主催: (一社)日本予防理学療法学会、(一社)日本理学療法学会連合
共催: 第5回 日本産業理学療法研究会学術大会, 第7回 日本栄養・嚥下理学療法研究会学術大会, 第57回 日本理学療法学術大会
会議名: 第9回 日本予防理学療法学会学術大会
回次: 1
開催地: 赤羽会館(東京都)
開催日: 2022/11/19 - 2022/11/20
p. 49
【はじめに、目的】
整形外科的な手術を受けた者は、一般高齢者よりもサルコペニアの有病率が高いと報告されている。人工股関節全置換術(Total Hip Arthroplasty:以下、THA)の術後アウトカムとサルコペニアとの関連を明らかにしたエビデンスは十分でない。THAの術後アウトカムとサルコペニアとの関連が明らかになれば、サルコペニアを予防する取り組みの価値をより一層高めるとともに、術後リハビリテーションの戦略を立てるときに役立つ情報になると考える。本研究の目的は、THA患者を対象に、サルコペニアの有病率とサルコペニアと術後アウトカムとの関連を明らかにすることとした。
【方法】
研究デザインは、後ろ向きコホートスタディとした。対象は、当院にて末期変形性股関節症によりTHAを受けた者142名とした。除外基準は、脳血管疾患による後遺症がある者、手術既往がある者とした。測定項目は、体組成データと握力、日本語版準WOMACの疼痛項目(WOMAC-P)と身体機能項目(WOMAC-F)とした。体 組成データと握力は術前に測定し、アジア・サルコペニア・ワー キンググループのカットオフ値を基に、低筋力なし・低骨格筋量 なし(標準群)、低筋力あり・低骨格筋量なし(低筋力あり群)、 低筋力あり・低骨格筋量あり(サルコペニア群)の3群に分類した。WOMAC-PとWOMAC-Fは、術前、術後3か月・6か月に測定し、0 点(最も悪い状態)から100点(最も良い状態)で採点した。さらに、筋力を必要とする下位項目である「階段を昇る」、「階段を降りる」、「重労働をする」に対する困難感の平均値と標準偏差を算出した。統計解析は、記述統計を用いて標準・低筋力あり・サルコペニアの3群の有病率を算出した。
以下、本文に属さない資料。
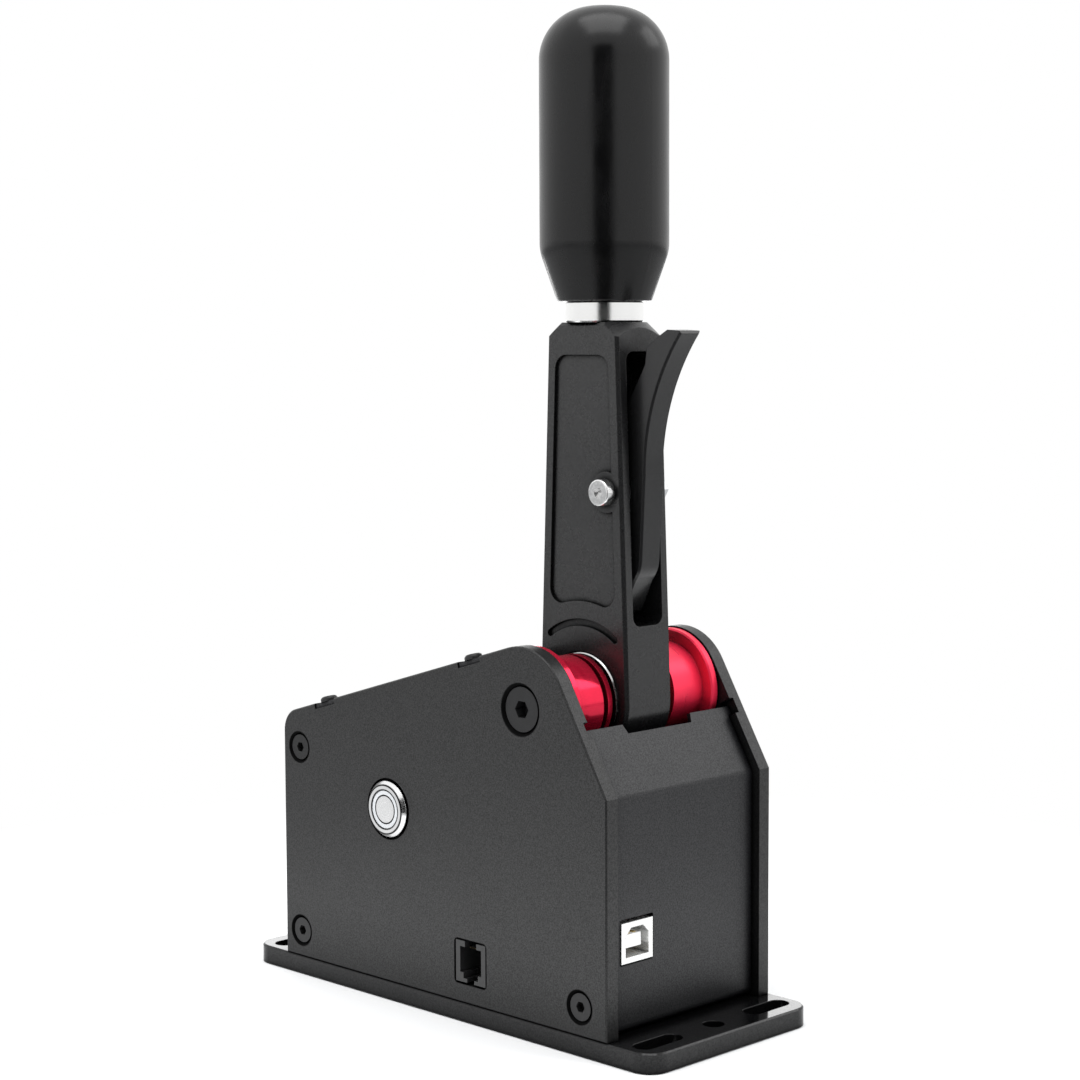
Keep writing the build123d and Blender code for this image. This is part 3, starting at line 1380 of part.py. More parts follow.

WOMAC-PとWOMAC-F、下位項目の点数は、一般線形モデルを用いて、時期ごとに3群で比較した。
【結果】
対象は、標準群85名(59.8%)、低筋力あり群54名(38.0%)、サルコペニア群3名(0.2%)であった。WOMAC-Pは全ての時期で有意な群間差はなかった。WOMAC-Fの平均値は、標準群・低筋力あり群・サルコペニア群の順に、術前では52.3・56.6・41.6点、術後3 か月では86.75・89.5・41.0点、術後6か月では87.5・91.8・59.0点であり、術後3・6か月でサルコペニア群が他の群よりも有意に低値であった。「階段を昇る」、「階段を降りる」、「重労働をする」の困難感は、術後3・6か月でサルコペニア群が他の群よりも有意に困難を感じていた。
【結論】
THA患者のうちサルコペニアを呈する者は、先行研究では33.3% と報告されているが、本研究では0.2%と非常に少なかった。サルコペニア群は、標準群と低筋力あり群に比べて、術後に日常生活動作で困難を感じやすいことが明らかになった。
【倫理的配慮,説明と同意】
本研究はヘルシンキ宣言に則って進められた。本研究は後ろ向き研究のため、事前に説明と同意を取得することは困難であった。代わりに、対象者向けに文書を公開し、研究参加に対して拒否する機会を設けた。